動かし方は非常に簡単。大物を釣ってから勝つのもこれまた簡単だ。最優先はやはり《グリセルブランド》。これを釣って3回殴ればゲームに勝ち、対処されようとも14枚ほどドローしてしまえば物量差で圧倒的に勝利することが可能だ。
他のクリーチャーは......《狂気の種父》は先手1ターン目で釣ってターン終了すれば、対戦相手は手札0で1ターン目を迎えることになる。このデーモンは6マナなので、《暗黒の儀式》などマナブーストから強引に唱えてしまうこともできちゃうのが魅力。《潮吹きの暴君》は対戦相手のパーマネントを戻すことで劣勢を跳ね返すこともできるし、毎ターン何か呪文を唱えて土地を手札に戻してちょっとしたロック状態に陥れることも可能だ。
最後は上記の4種類のカードに含めなかった《別館の大長》について解説だ。
これが手札にある状態でゲームを開始すると、対戦相手は最初の呪文を唱えるのに追加の1マナを要求される・支払えなかった場合は打ち消しだ。この能力によって、もし後手だった場合、対戦相手の《思考囲い》《死儀礼のシャーマン》のような嫌なカードを展開することを阻害し、また先手の場合でもこちらの呪文に対して《意志の力》が飛んでくることを防ぐことができる。そして、戦場に出てしまえばこれが案外鬱陶しい。対戦相手が軽量の呪文を多数唱えるコンボデッキだったりすると、手札にあるこれを釣るという選択肢も大いにあり得るのだ。

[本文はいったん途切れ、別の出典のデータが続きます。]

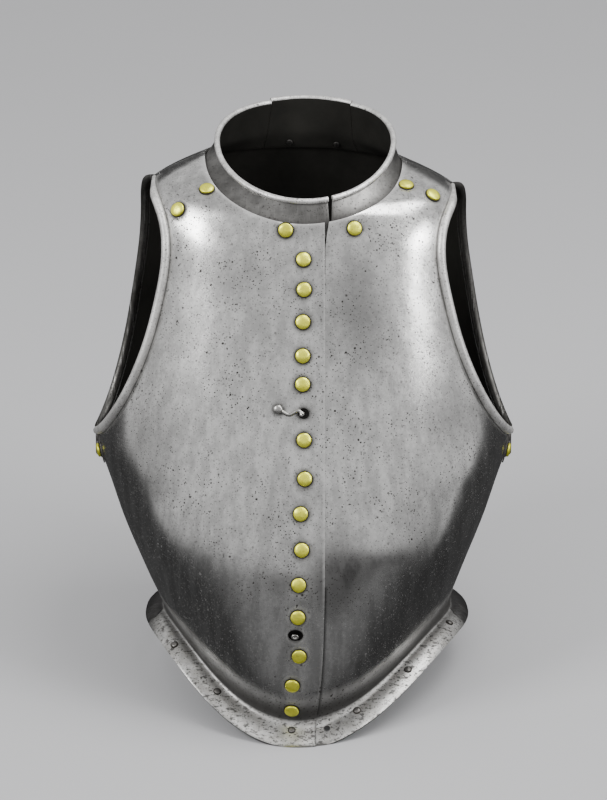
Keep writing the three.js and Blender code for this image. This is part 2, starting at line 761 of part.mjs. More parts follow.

この豪快さは比類のないもので、勢いに乗れば大規模トーナメントで上位成績を残すことも可能だ。使う際は「俺のリアニメイトは後退のネジを外してある」くらいの、一歩も引かない前のめりな姿勢で臨みたい。ゴリゴリ仕掛けて面倒なクリーチャーを相手の目の前に叩き付けて、気分爽快の勝利を手にしようじゃないか。